More performance testing. Similar to previous testing with many columns, but now using a GCP-managed database for both the user tables and the Django DB, with Mathesar running on my local laptop. This causes our app to grind to a halt with surprisingly small scale data. For consistency, I emulated the the same methodology as above, but all parts of the app are quite slow with this setup; even parts that weren't slow for the local case.

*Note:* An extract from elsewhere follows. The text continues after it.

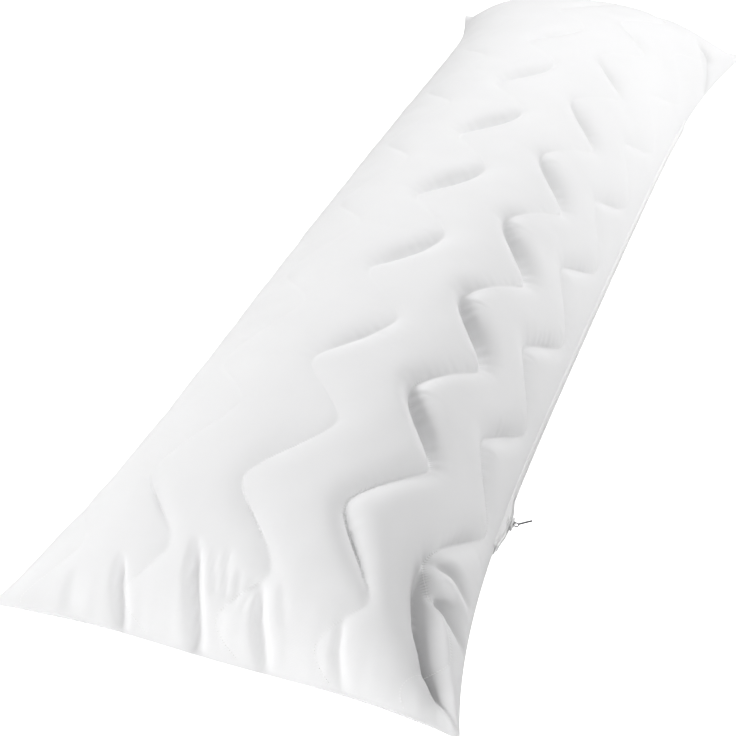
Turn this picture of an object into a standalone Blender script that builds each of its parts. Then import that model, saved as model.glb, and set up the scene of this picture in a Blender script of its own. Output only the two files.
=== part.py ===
"""Body pillow, 50 x 160 cm: a filled cushion, zigzag-quilted on its upper face, with a zip in one long seam.

Metres, +Z up. The pillow lies on its plain face on the floor plane z = 0, its length along Y and its zip on
the +X side. The origin is the middle of its footprint.
"""
import math

import bpy
import numpy as np

# ---------------------------------------------------------------- driving dimensions (metres)

# The filled cover, measured from ear to ear.
WIDTH = 0.500
LENGTH = 1.600
CROWN = 0.1945            # height of the crown over the floor, before the quilting's relief
SIDE_DRAW_IN = 0.051      # how far the filling draws each long side in, at mid-length
SIDE_FLARE = 5.35         # power of t: the sides run straight and flare late, into the ears
END_DRAW_IN = 0.015
END_FLARE = 3.2
BOW = 0.005               # the whole length bows this far towards -X

# The closing seam's height: low along the sides, a little higher at the ends and in the ears.
SEAM_Z_SIDE = 0.025
SEAM_Z_END = 0.041
SEAM_Z_POWERS = (5.55, 1.51)

# The crown falls to the seam as (1 - |s|^a)^(1/b) across and (1 - |t|^a)^(1/b) along. Across, the powers change
# towards the ends, where the section is more pointed. Along, the cloth leaves the end seam over a short reach.
CROSS_POWERS_MIDDLE = (2.45, 1.81)
CROSS_POWERS_END = (2.52, 1.55)
LENGTH_POWERS = (2.74, 3.24)
END_REACH = 0.024

# The lower face is flat within these shares of the half width and half length, and rises to the seam outside.
FLAT_ACROSS = 0.82
FLAT_ALONG = 0.93
UNDERSIDE_POWER = 1.5

# Quilting: parallel lines of stitching along the length, each a rounded zigzag.
CHANNEL_LINES = (-2, -1, 0, 1, 2)
CHANNEL_SPACING = 0.106   # measured over the crown
CHANNEL_OFFSET = 0.004    # of the middle line
CHANNEL_PITCH = 0.1757    # one zigzag
CHANNEL_SWING = 0.030     # half the zigzag's width
CHANNEL_PHASE_Y = 0.0954  # middle of a leg that runs away to +X
CHANNEL_POINTEDNESS = 0.95
CHANNEL_LEAN = 0.127
CHANNEL_DEPTH = 0.010
CUSHION_POWERS = (4.0, 1.7)
RELIEF_MEAN = 0.85        # share of the depth at which the plain form lies

# Soft folds where the panel is gathered into an end seam or an ear. Each is a valley from a point on the seam
# to a point where it dies out, given for the near end; the far end has those marked "both", turned round.
# x at seam, y at seam, x inside, y inside, half width, depth, ends
FOLDS = (
    (-0.108, -0.800, -0.100, -0.735, 0.017, 0.007, "near"),
    (-0.026, -0.800, -0.038, -0.725, 0.018, 0.009, "both"),
    (0.036, -0.800, 0.028, -0.730, 0.018, 0.008, "near"),
    (0.124, -0.800, 0.112, -0.740, 0.017, 0.007, "both"),
    (0.238, -0.790, 0.140, -0.655, 0.024, 0.014, "both"),
)

# Mesh density: columns per channel cell, columns from the outer line to the seam, rows along the length.
CELL_COLUMNS = 6
SIDE_COLUMNS = 6
ROWS = 104
ROW_CROWDING = 0.35

# The zip lies in the +X seam, with its slider parked at the near end.
ZIP_HALF_LENGTH = 0.530
SLIDER_Y = -0.482
TAPE_CLEARANCE = 0.0003   # between the pillow's seam and the tapes
TAPE_THICKNESS = 0.0009
TAPE_WIDTH = 0.0060
COIL_THICKNESS = 0.0034
COIL_WIDTH = 0.0030
COIL_GAP = 0.0004         # between the two closed coils
TAPE_LIFT = 0.0045        # the slider holds the tapes this far out of the seam
TAPE_LIFT_REACH = 0.030
TAPE_STATIONS = 56

SLIDER_LENGTH = 0.0190
SLIDER_WIDTH = 0.0100
PLATE_THICKNESS = 0.0013
PLATE_GAP = 0.0042        # holds the coils with 0.4 mm on each side
POST_LENGTH = 0.0060      # the wedge that joins the two plates and parts the coils
POST_WIDTH = 0.0040
BAIL_LENGTH = 0.0090
BAIL_OPENING = 0.0018
BAIL_THICKNESS = 0.0010
BAIL_WIDTH = 0.0016
BURIED = 0.0004           # how deep one part of the slider's casting runs into the next

PULL_EYE_RADIUS = 0.0022
PULL_EYE_WALL = 0.0009
PULL_EYE_SHIFT = 0.0012   # of the eye's centre from the bail's strap
PULL_BAR_LENGTH = 0.0170
PULL_BAR_WIDTH = 0.0018
PULL_THICKNESS = 0.0012
PULL_TILT = math.radians(31)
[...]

It should be noted that this was intentionally set up to be a bit difficult for Mathesar, but psql works perfectly acceptably with the same database from the same laptop (with the same internet connection).

Single table

# columns .../tables/ .../columns/ add column Notes
15 36s 393s 69.5s Slow
30 61s 773.2s 69.5s Oh nooooo

Total columns: 24

# tables # columns .../tables/ .../columns/ add column Notes
4 6 71s 160.3s 91.5s Slow
3 8 66s 212s 84.8s Slow
2 12 56.4s 308s 75.3s Slow

Total columns: 60

# tables # columns .../tables/ .../columns/ add column Notes
6 10 139.8 256.5 105.1s Slow slow slow
5 12 134.3 348.1 159.4s Argh
seancolsen commented 11 months ago

Moved out of v0.1.4 since this doesn't block release.

seancolsen commented 10 months ago

@mathemancer and @pavish What else do we need to do before we can close this issue? If nothing, then please close.

seancolsen commented 9 months ago

I'm closing this since there do not appear to be any actionable next steps.